The Dialectic of Sex. The Case for Feminist Revolution

mercredi 13 décembre 2023, par Guillaume Gros

- En 1972, paraît en France, chez Stock, La dialectique du sexe de Shulamith Firestone (image ci-contre). Il s’agit de la traduction de The Dialectic of Sex, paru deux ans auparavant aux États-Unis (image ci-dessous), qui se révèle être un véritable best-seller du féminisme, au niveau international.

 Ainsi, selon Les Cahiers du GRIF, dès 1973, dans une note bibliographique, intitulée "Le féminisme pour quoi faire ?", cet ouvrage fait date dans l’histoire du féminisme : « Ces trois dernières années ont été marquées par la publication des grandes œuvres-choc du Néo-féminisme, parmi lesquelles celles de Shulamith Firestone, Kate Millett, Germaine Gréer, Rolande Ballorain... Shumalith Firestone est une des fondatrices du Women’s Lib. »

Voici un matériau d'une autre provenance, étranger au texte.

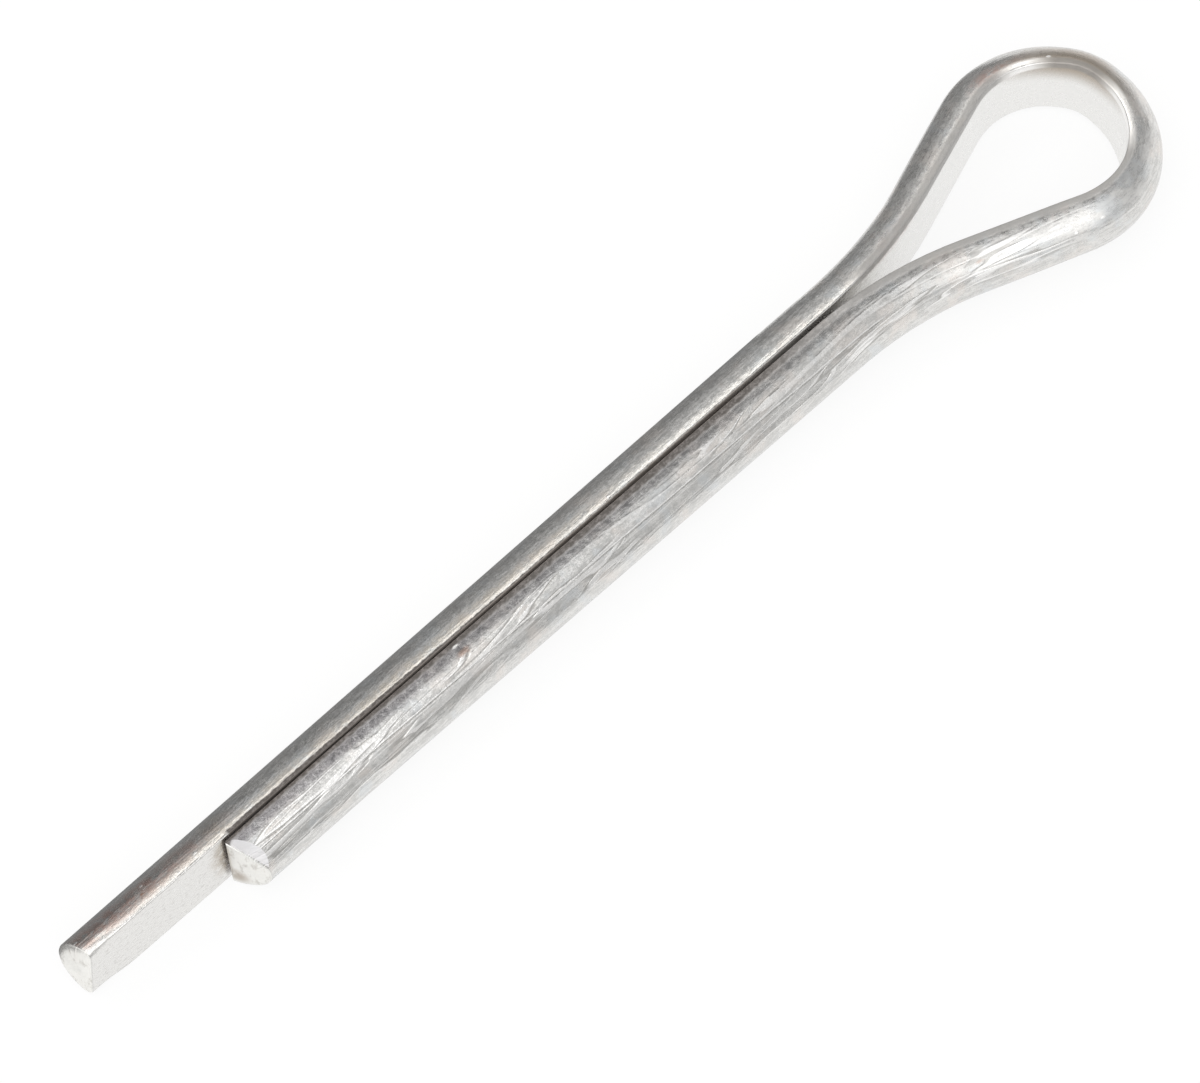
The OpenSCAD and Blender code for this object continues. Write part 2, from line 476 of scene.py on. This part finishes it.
class Finish:
    # a small helper that adds and joins shader nodes
    def __init__(self, name):
        self.material = bpy.data.materials.new(name)
        self.material.use_nodes = True
        self.nodes, self.links = self.material.node_tree.nodes, self.material.node_tree.links
        self.shader = self.nodes["Principled BSDF"]

    def join(self, source, socket):
        if isinstance(source, (int, float, tuple)):
            socket.default_value = source
        else:
            self.links.new(source, socket)

    def math(self, kind, a, b=0.0, clamp=False):
        node = self.nodes.new("ShaderNodeMath")
        node.operation, node.use_clamp = kind, clamp
        self.join(a, node.inputs[0])
        self.join(b, node.inputs[1])
        return node.outputs[0]

    def chain(self, kind, values):
        out = values[0]
        for value in values[1:]:
            out = self.math(kind, out, value)
        return out

    def plus(self, *values):
        return self.chain("ADD", values)

    def times(self, *values):
        return self.chain("MULTIPLY", values)

    def most(self, *values):
        return self.chain("MAXIMUM", values)

    def less(self, a, b, clamp=False):
        return self.math("SUBTRACT", a, b, clamp)

    def outside(self, mask):
        return self.less(1.0, mask)

    def noise(self, vector, scale, detail=3.0, roughness=0.55):
        node = self.nodes.new("ShaderNodeTexNoise")
        self.join(vector, node.inputs["Vector"])
        node.inputs["Scale"].default_value = scale
        node.inputs["Detail"].default_value = detail
        node.inputs["Roughness"].default_value = roughness
        return node.outputs["Fac"]

    def stretched(self, vector, scale, slope=0.0, shift=(0, 0, 0)):
        # longer by scale along its axes, after a turn by the slope
        node = self.nodes.new("ShaderNodeMapping")
        node.vector_type = "TEXTURE"
        self.join(vector, node.inputs["Vector"])
        node.inputs["Scale"].default_value = scale
        node.inputs["Rotation"].default_value = (0, 0, slope)
        node.inputs["Location"].default_value = shift
        return node.outputs["Vector"]

    def band(self, value, low, high):
        # from 0 at low to 1 at high, with soft ends
        node = self.nodes.new("ShaderNodeMapRange")
        node.interpolation_type = "SMOOTHSTEP"
        self.join(value, node.inputs["Value"])
        node.inputs["From Min"].default_value = low
        node.inputs["From Max"].default_value = high
        return node.outputs["Result"]

    def within(self, value, low, high, fade):
        # 1 between low and high, 0 outside them
        return self.times(self.band(value, low - fade, low), self.band(value, high + fade, high))

    def span(self, value, low, high, first, last):
        # straight from first at low to last at high
        node = self.nodes.new("ShaderNodeMapRange")
        self.join(value, node.inputs["Value"])
        for key, number in (("From Min", low), ("From Max", high), ("To Min", first), ("To Max", last)):
            node.inputs[key].default_value = number
        return node.outputs["Result"]

    def specks(self, vector, scale, size):
        # 1 inside sparse round specks, 0 outside
        node = self.nodes.new("ShaderNodeTexVoronoi")
        self.join(vector, node.inputs["Vector"])
        node.inputs["Scale"].default_value = scale
        return self.band(node.outputs["Distance"], size, size * 0.45)

    def ridge(self, value, width):
        # thin lines where a noise crosses its middle, and the raised lip along one side of them
        off = self.less(value, 0.5)
        line = self.band(self.math("ABSOLUTE", off), width, width * 0.15)
        lip = self.within(off, width * 1.2, width * 2.0, width * 0.8)
        return line, lip

    def groove(self, along, arc, start, end, first, last, width):
        # one long line between two distances along the wire, from one place round it to another
        off = self.less(arc, self.span(along, start, end, first, last))
        line = self.band(self.math("ABSOLUTE", off), width, width * 0.3)
        lip = self.within(off, width, width * 2.2, width * 0.6)
        length = self.within(along, start + 1, end - 1, 1.0)
        return self.times(line, length), self.times(lip, length)

    def vectorMath(self, kind, a, b=None):
        node = self.nodes.new("ShaderNodeVectorMath")
        node.operation = kind
        self.join(a, node.inputs[0])
        if b:
            self.join(b, node.inputs[1])
        return node.outputs["Value" if kind == "LENGTH" else "Vector"]

    def patch(self, vector, along, depth, height, reachAlong, reachAcross, strength):
        # 1 at a place on the wire, falling to 0 at its reach
        away = self.vectorMath("SUBTRACT", vector, (along, depth, height))
        share = self.vectorMath("DIVIDE", away, (reachAlong, reachAcross, reachAcross))
        return self.times(self.band(self.vectorMath("LENGTH", share), 1.0, 0.25), strength)

    def mix(self, fac, a, b):
        node = self.nodes.new("ShaderNodeMix")
        node.data_type = "RGBA"
        self.join(fac, node.inputs[0])
        self.join((*a, 1) if isinstance(a, tuple) else a, node.inputs[6])
        self.join((*b, 1) if isinstance(b, tuple) else b, node.inputs[7])
        return node.outputs[2]

    def painted(self, colour, *layers):
        # lays the zinc's colours over each other, each where its mask is 1
        for mask, name in layers:
            colour = self.mix(mask, colour, zinc[name])
        return colour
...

 Dans un article intitulé « Dialectiser le sexe. Réélaborations matérialistes et psychanalytiques dans les approches de genre. », (Actuel Marx, n° 59, 2016, Psychanalyse, l’autre matérialisme), Hourya Bentouhami rappelle le projet de Shulamith Firestone se présentant comme une « relecture des écrits et des notions les plus emblématiques de Engels et Marx sur le matérialisme historique, et de Freud sur la question sexuelle : à savoir, entre autres, l’institution du mariage, de la famille, le fétichisme, la conscience de classe, le tabou de l’inceste, le complexe de castration. L’ouvrage a en effet pour objet de mettre en avant la matrice psychosexuelle qui œuvre au sein des sociétés patriarcales, en l’occurrence ici la société américaine de la deuxième moitié du XXe siècle, en éclairant les conditions politiques et historiques qui produisent cette matrice et la réinvestissent régulièrement à travers des discours et des pratiques (matrimoniales, reproductives, éducatives, etc.). »


 Alors qu’il rencontre, dans un premier temps, un succès limité à sa parution en 1960 en France, l’Enfant et la vie familiale sous l’Ancien Régime de Philippe Ariès, est aussitôt traduit en 1962, sous le titre Centuries of Childhood. Ses thèses séduisent tout de suite, les historiens, des sociologues, des psychologues contribuant à fournir des arguments à ceux qui souhaitent démythifier la famille nucléaire dans laquelle certains sociologues voient alors l’incarnation de la réussite américaine. À la fin des années 1960 et au début des années 1970, l’œuvre de P. Ariès est utilisée par les représentants de certains mouvements contestataires, comme la féministe Shulamith Firestone, par exemple, dans son ouvrage intitulé The Dialectic of Sex. The Case for Feminist Revolution (Londres, 1971).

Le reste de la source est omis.